Mahahual, Quintana Roo — Hotel owners in this southern coastal town are spending up to 20,000 pesos (about $1,000) per month per business to contain and remove sargasso seaweed, as they say government efforts fall short of addressing the massive influx.
Rudy Alberto Espadas Pinto, a local hotelier, said the monthly expenses cover artisanal barriers, net installation, maintenance, and transport of collected algae. The private sector has effectively taken over the responsibilities of all three levels of government to prevent a collapse in tourism, he added.
“The sargasso arrives with more force and we have to face it ourselves. We put up our nets, do the installation, maintenance, collection — we do everything. The municipality sometimes only provides a dump truck to haul it away,” Espadas Pinto said.
He acknowledged partial support from the Mexican Navy in offshore containment but said federal efforts are insufficient given the critical volume of seaweed arriving daily.
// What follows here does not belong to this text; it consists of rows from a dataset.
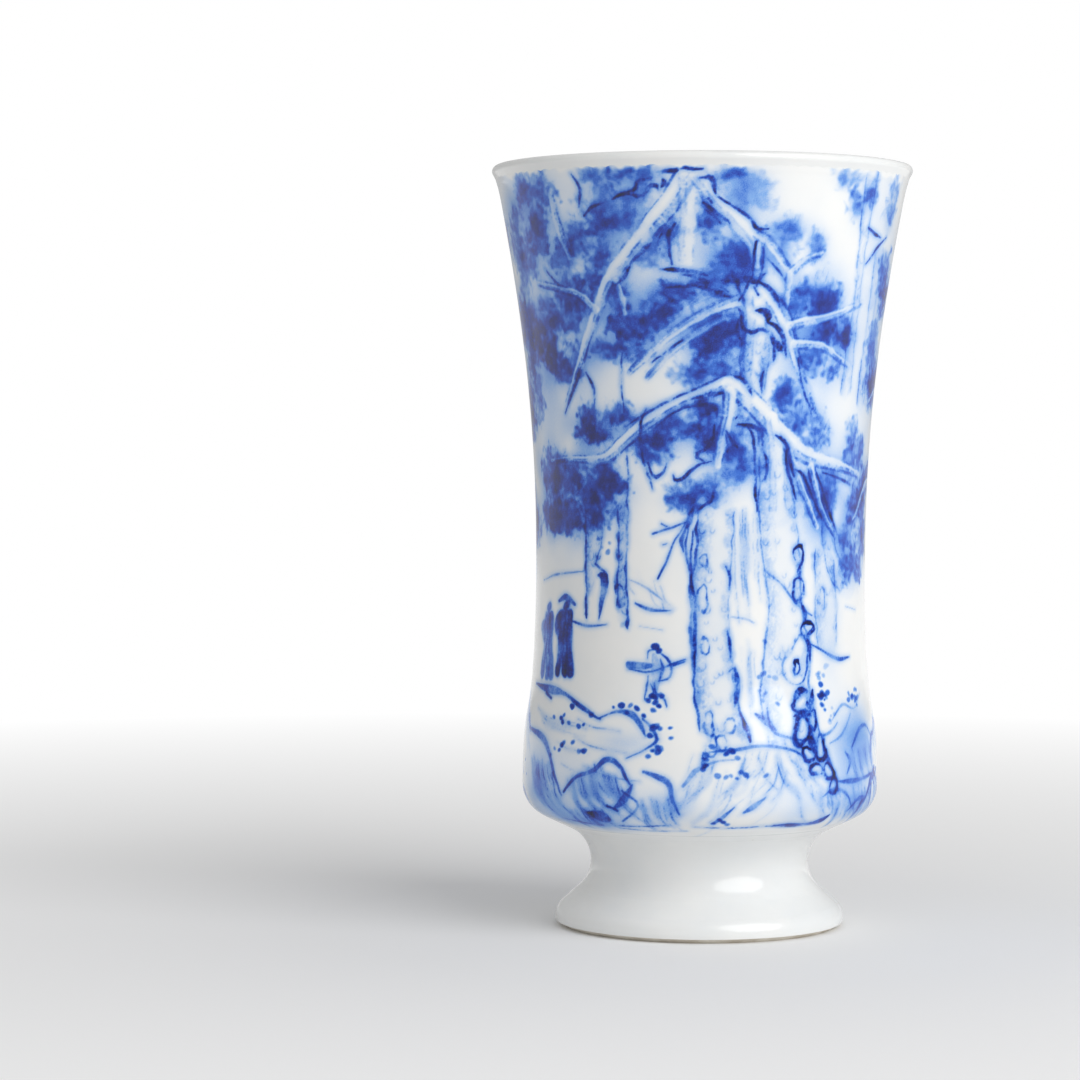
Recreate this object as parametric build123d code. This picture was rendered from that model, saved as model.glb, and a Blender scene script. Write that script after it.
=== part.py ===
"""A tall footed teacup in porcelain, in millimetres.

The cup is turned round +Z and stands on z = 0, so every piece is one closed outline in the
plane y = 0, spun round the axis. The clay comes in two thrown pieces, the bowl and the hollow
foot, and a ring of slip sticks them together. Three coats of glaze lie on the clay: one blown
on outside, one swirled round inside and one brushed into the hollow of the foot. The foot's
resting ring and the bevels beside it stay bare.

A radius or a height below is that of the finished, glazed surface. Each run of an outline is
a function of its depth under that surface: a coat of glaze is drawn at depth 0 outside and at
depth GLAZE inside, and the clay beneath it at depth GLAZE, so the two meet face to face.
"""

import os
from math import acos, atan2, cos, degrees, hypot, radians, sin, sqrt

from build123d import *

# Overall sizes
HEIGHT = 119.4
RIM_R = 33.0
BELLY_R = 27.9
WAIST_R = 25.85
WAIST_Z = 53.0

# The wall bends through three more stations. Each is a share of the way in height, and a share
# of the way in radius, from belly to waist (hip) or from waist to rim (flare and collar).
HIP_RISE = 0.46
HIP_SPREAD = 0.56
FLARE_RISE = 0.63
FLARE_SPREAD = 0.35
COLLAR_RISE = 0.91
COLLAR_SPREAD = 0.78

# The lip is a round bead that leans outwards
LIP_BEAD_R = 0.85
LIP_OUTER_LEAN = 32.0
LIP_INNER_LEAN = 18.0

# The foot is narrowest at its neck and spreads to a round rim. The cove that forms the neck
# and the round of the rim are shares of the neck's height.
NECK_R = 17.15
NECK_Z = 10.2
COVE_SHARE = 0.56
FOOT_R = 22.7
FOOT_ROUND_SHARE = 0.275
FOOT_ROUND_Z_SHARE = 0.14

# Under the bowl a cone runs from the cove out to the round below the belly
BELLY_ABOVE_NECK = 12.1
UNDERSIDE_ANGLE = 26.5

# The bare clay under the foot: a level ring to rest on, with a bevel on either side
BARE_BAND = 0.7
BARE_BEVEL = 0.95
RESTING_RING = 1.7

# Thicknesses of the fired clay together with its glaze
COLLAR_WALL = 1.7
FLARE_WALL = 1.9
WAIST_WALL = 2.2
BASIN_WALL = 2.9
NECK_WALL = 3.4
FLOOR = 4.0
GLAZE = 0.25

# The bowl is thrown with a flat base, which a ring of slip sticks to the top of the foot
BASE_ABOVE_NECK = 2.8
SLIP = 0.6

# The inside of the bowl turns from wall to floor on a quarter round
BASIN_R = 8.5


def point(r, z):
    """A point of an outline, at a radius and a height."""
    return Vector(r, 0, z)


def step(angle, length):
    """A step of this length, at an angle in degrees above the horizontal."""
    return point(length * cos(radians(angle)), length * sin(radians(angle)))


def between(start, end, share):
    """The value at this share of the way from start to end."""
    return start + (end - start) * share


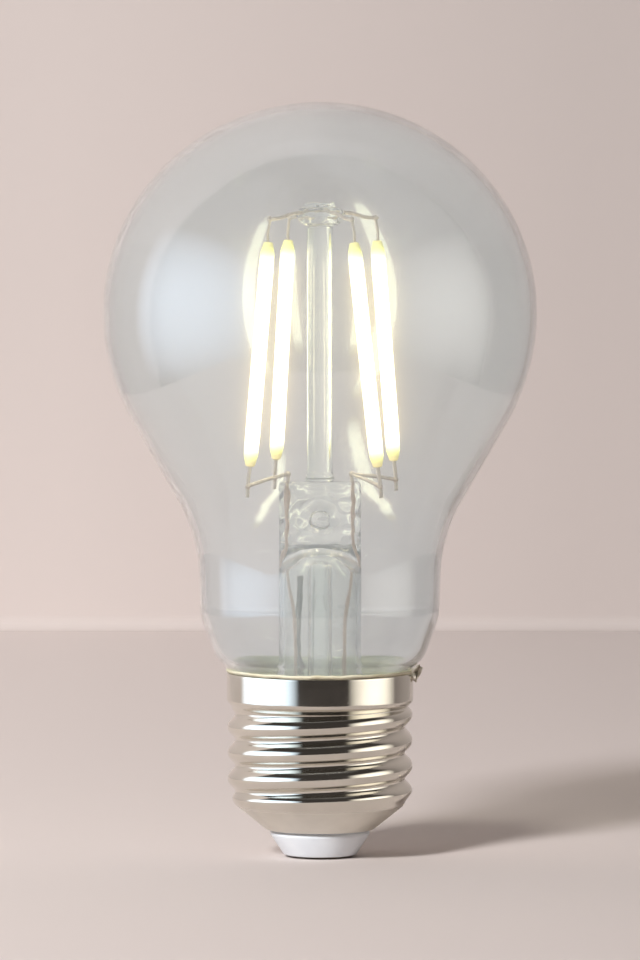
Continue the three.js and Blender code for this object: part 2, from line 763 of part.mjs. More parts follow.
const frontFace = -BOARD.thickness / 2 - FIT_GAP;
const backFace = BOARD.thickness / 2 + FIT_GAP;

function driverLiner() {
  return turnedRing([
    point2(LINER.radius - LINER.wall, LINER.bottom),
    point2(LINER.radius, LINER.bottom),
    point2(LINER.radius, LINER.top),
    point2(LINER.radius - LINER.wall, LINER.top),
  ], ROUND.medium);
}

function smoothingCapacitor() {
  const y = frontFace - CAPACITOR.radius;
  const top = COMPONENT_FOOT + CAPACITOR.length;
  return turned(roundedOutline([
    { r: 0, z: COMPONENT_FOOT },
    { r: CAPACITOR.radius, z: COMPONENT_FOOT, round: 0.4 },
    { r: CAPACITOR.radius, z: top, round: 0.4 },
    { r: 0, z: top },
  ], 2), ROUND.medium).translate(CAPACITOR.x, y, 0);
}

function drumInductor() {
  const y = frontFace - INDUCTOR.radius;
  const top = COMPONENT_FOOT + INDUCTOR.height;
  return turned([
    point2(0, COMPONENT_FOOT),
    point2(INDUCTOR.radius, COMPONENT_FOOT),
    point2(INDUCTOR.radius, COMPONENT_FOOT + INDUCTOR.flange),
    point2(INDUCTOR.waist, COMPONENT_FOOT + INDUCTOR.flange),
    point2(INDUCTOR.waist, top - INDUCTOR.flange),
    point2(INDUCTOR.radius, top - INDUCTOR.flange),
    point2(INDUCTOR.radius, top),
    point2(0, top),
  ], ROUND.coarse).translate(INDUCTOR.x, y, 0);
}

function boxOnBack(size) {
  const top = size.bottom + size.height;
  return block(size.width, size.depth, size.bottom, top, size.x, backFace + size.depth / 2);
}

const resistorY = frontFace - RESISTOR.radius;
const radioBoardY = backFace + RADIO.headerDepth + FIT_GAP + RADIO.boardThickness / 2;
const radioMiddle = (RADIO.boardBottom + RADIO.boardTop) / 2;
const shieldY = radioBoardY + RADIO.boardThickness / 2 + FIT_GAP + RADIO.shieldDepth / 2;

addPiece('driver_liner', driverLiner(), 'liner');
addPiece('driver_board', block(BOARD.width, BOARD.thickness, BOARD.bottom, BOARD.top, 0, 0), 'boardLaminate');
addPiece('smoothing_capacitor', smoothingCapacitor(), 'capacitorSleeve');
addPiece('drum_inductor', drumInductor(), 'ferrite');
addPiece('fusible_resistor', uprightCylinder(
  RESISTOR.radius, COMPONENT_FOOT, COMPONENT_FOOT + RESISTOR.length, ROUND.coarse, RESISTOR.x, resistorY),
  'resistorBody');
addPiece('bridge_rectifier', boxOnBack(RECTIFIER), 'moulding');
addPiece('dimming_driver_chip', boxOnBack(DRIVER_CHIP), 'moulding');
const headerBottom = RADIO.boardBottom + RADIO.headerInset;
addPiece('radio_header', block(
  RADIO.headerWidth, RADIO.headerDepth, headerBottom, headerBottom + RADIO.headerHeight,
  RADIO.centreX, backFace + RADIO.headerDepth / 2), 'moulding');
addPiece('radio_board', block(
  RADIO.boardWidth, RADIO.boardThickness, RADIO.boardBottom, RADIO.boardTop,
  RADIO.centreX, radioBoardY), 'boardLaminate');
addPiece('radio_shield', block(
  RADIO.shieldSize, RADIO.shieldDepth, radioMiddle - RADIO.shieldSize / 2, radioMiddle + RADIO.shieldSize / 2,
  RADIO.centreX, shieldY), 'nickel');

// ---------------------------------------------------------------- wires in the cap

function liveWire() {
  const start = CONTACT.nailTop + FIT_GAP + LIVE_WIRE.radius;
  return wireAlong([
    point3(0, 0, start),
    point3(LIVE_WIRE.bendX, LIVE_WIRE.bendY, start),
    point3(RESISTOR.x - LIVE_WIRE.approach, resistorY, start + LIVE_WIRE.rise),
    point3(RESISTOR.x, resistorY, COMPONENT_FOOT - FIT_GAP),
  ], LIVE_WIRE.radius, 10);
}

function antennaWire() {
  const ring = STEM.tubeRadius - STEM.wall - ANTENNA.fromTubeWall - ANTENNA.radius;
  return wireAlong([
    point3(ANTENNA.footX, radioBoardY, RADIO.boardTop + FIT_GAP),
    point3(0, radioBoardY, BOARD.top + ANTENNA.aboveBoard),
    polar(ring, ANTENNA.angle, STEM.flareBend),
    polar(ring, ANTENNA.angle, STEM.pressBottom - ANTENNA.topBelowPress),
  ], ANTENNA.radius, 12);
}

addPiece('live_wire', liveWire(), 'wire');
addPiece('antenna_wire', antennaWire(), 'insulatedWire');

export default group;
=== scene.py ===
"""Looks of the smart filament bulb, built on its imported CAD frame.

Lengths are written in millimetres and turned into metres by MM. +Z is up, -Y faces the camera.
"""
import math

import bmesh
import bpy
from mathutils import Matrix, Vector, noise


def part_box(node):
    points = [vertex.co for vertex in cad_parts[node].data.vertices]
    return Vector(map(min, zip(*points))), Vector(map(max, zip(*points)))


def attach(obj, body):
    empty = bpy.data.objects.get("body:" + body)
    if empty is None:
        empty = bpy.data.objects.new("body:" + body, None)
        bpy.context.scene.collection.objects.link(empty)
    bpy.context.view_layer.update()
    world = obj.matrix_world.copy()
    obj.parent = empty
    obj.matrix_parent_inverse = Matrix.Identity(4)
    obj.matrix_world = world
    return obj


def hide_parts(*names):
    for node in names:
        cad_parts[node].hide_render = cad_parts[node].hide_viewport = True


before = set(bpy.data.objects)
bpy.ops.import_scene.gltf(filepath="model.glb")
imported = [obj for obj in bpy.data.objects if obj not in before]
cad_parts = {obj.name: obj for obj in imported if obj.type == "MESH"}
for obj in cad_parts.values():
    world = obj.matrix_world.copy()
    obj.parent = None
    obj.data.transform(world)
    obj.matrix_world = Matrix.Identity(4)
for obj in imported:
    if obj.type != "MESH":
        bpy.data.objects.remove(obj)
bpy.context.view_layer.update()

MM = 0.001


# ---------------------------------------------------------------- sizes taken from the frame

def box_mm(node):
    """A CAD node's lowest and highest corner, in millimetres."""
    low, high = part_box(node)
    return Vector(low) / MM, Vector(high) / MM


ENVELOPE_LOW, ENVELOPE_HIGH = box_mm("glass_envelope")
SHELL_LOW, SHELL_HIGH = box_mm("screw_shell")
STEM_LOW, STEM_HIGH = box_mm("stem_glass")
_, ROD_HIGH = box_mm("stem_rod")
BUTTON_LOW, BUTTON_HIGH = box_mm("glass_button")
INSULATOR_LOW, INSULATOR_HIGH = box_mm("base_insulator")
_, CONTACT_HIGH = box_mm("centre_contact")
SOLDER_LOW, SOLDER_HIGH = box_mm("side_solder")
EXHAUST_LOW, EXHAUST_HIGH = box_mm("exhaust_tube")

# Screw shell
RIM = SHELL_HIGH.z
MOUTH = SHELL_LOW.z
SHEET = 0.45
MOUTH_RADIUS = 6.9
BOWL_LIP_RADIUS = 7.6
BOWL_TOP = 7.4
ROOT_RADIUS = 11.95
COLLAR_RADIUS = 13.1
COLLAR_BOTTOM = RIM - 4.0
COLLAR_FOOT = COLLAR_BOTTOM - 1.25
PITCH = 3.629
CREST_RADIUS = 13.0
CREST_AT_RIGHT = RIM - 5.9
CREST_BROADNESS = 0.3
RUN_IN = (BOWL_TOP - 0.6, BOWL_TOP + 2.2)
RUN_OUT = (COLLAR_FOOT - 0.4, COLLAR_BOTTOM + 0.2)

# Glass envelope
WALL = 0.9
BODY_RADIUS = ENVELOPE_HIGH.x
BODY_CENTRE = 76.5
CROWN = ENVELOPE_HIGH.z
CONE_ANGLE = math.radians(30)
NECK_TOP_RADIUS = 17.15
NECK_BOTTOM_RADIUS = 16.75
NECK_BOTTOM = RIM + 8.0
SHOULDER_RADIUS = COLLAR_RADIUS + 1.65
SHOULDER = RIM + 2.2
TAIL_RADIUS = 11.6
TAIL_TOP = RIM - 0.8
TAIL_BOTTOM = ENVELOPE_LOW.z

# Stem
TUBE_RADIUS = 5.8
TUBE_WALL = 0.8
PRESS_TOP = STEM_HIGH.z
PRESS_LENGTH = 8.5
PRESS_BOTTOM = PRESS_TOP - PRESS_LENGTH
TUBE_TOP = PRESS_BOTTOM - 4.0
PRESS_HALF_WIDTH = TUBE_RADIUS - 0.05
PRESS_HALF_DEPTH = 1.75
PRESS_SQUARENESS = 0.65
PRESS_ROUNDING = 0.5
PRESS_BLEND_STEPS = 8
PRESS_STEPS = 28
DIMPLE_BELOW_TOP = 5.3
LEAD_PRESS_X = PRESS_HALF_WIDTH - 1.25
LEAD_TUBE_X = TUBE_RADIUS - TUBE_WALL - 1.5
LEAD_RADIUS = 0.26
ROD_RADIUS = ROD_HIGH.x

# Filaments
FILAMENT_RADIUS = 1.0
FILAMENT_TOP = BODY_CENTRE + 10.0
FILAMENT_FOOT = FILAMENT_TOP - 31.0
TOP_RING = 9.0
FOOT_RING = 12.3
FILAMENT_SPOTS = {
    "front_left": ("left", 217, 218),
    "back_left": ("left", 120, 120.5),
    "front_right": ("right", 301.5, 310.5),
    "back_right": ("right", 27, 31.5),
}
TERMINAL_WIDTH = 0.6
TERMINAL_THICKNESS = 0.25
UPPER_TERMINAL = 3.2
LOWER_TERMINAL = 4.3
TIE_HEIGHT = BUTTON_LOW.z + 1.7
TIE_RADIUS = 0.25
LEAD_CROSSING = 2.7

BODY = "root"
FINE = 128
SHELL_SEGMENTS = 180
ENVELOPE_SEGMENTS = 224
ENVELOPE_ARC_STEPS = 24
WAIST_STEPS = 20
CROWN_STEPS = 60


# ---------------------------------------------------------------- mesh helpers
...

A major bottleneck, according to Espadas Pinto, is the lack of adequate and nearby disposal sites, forcing businesses to transport the algae longer distances at higher cost. He also criticized past multimillion-peso projects by private companies that failed to deliver solutions. “That money could have been better spent on temporary employment programs so local people could help in cleanup brigades,” he said.
The hotelier warned that beyond the economic impact, the rapid decomposition of accumulated sargasso under the sun poses a growing health and environmental risk to the Costa Maya region.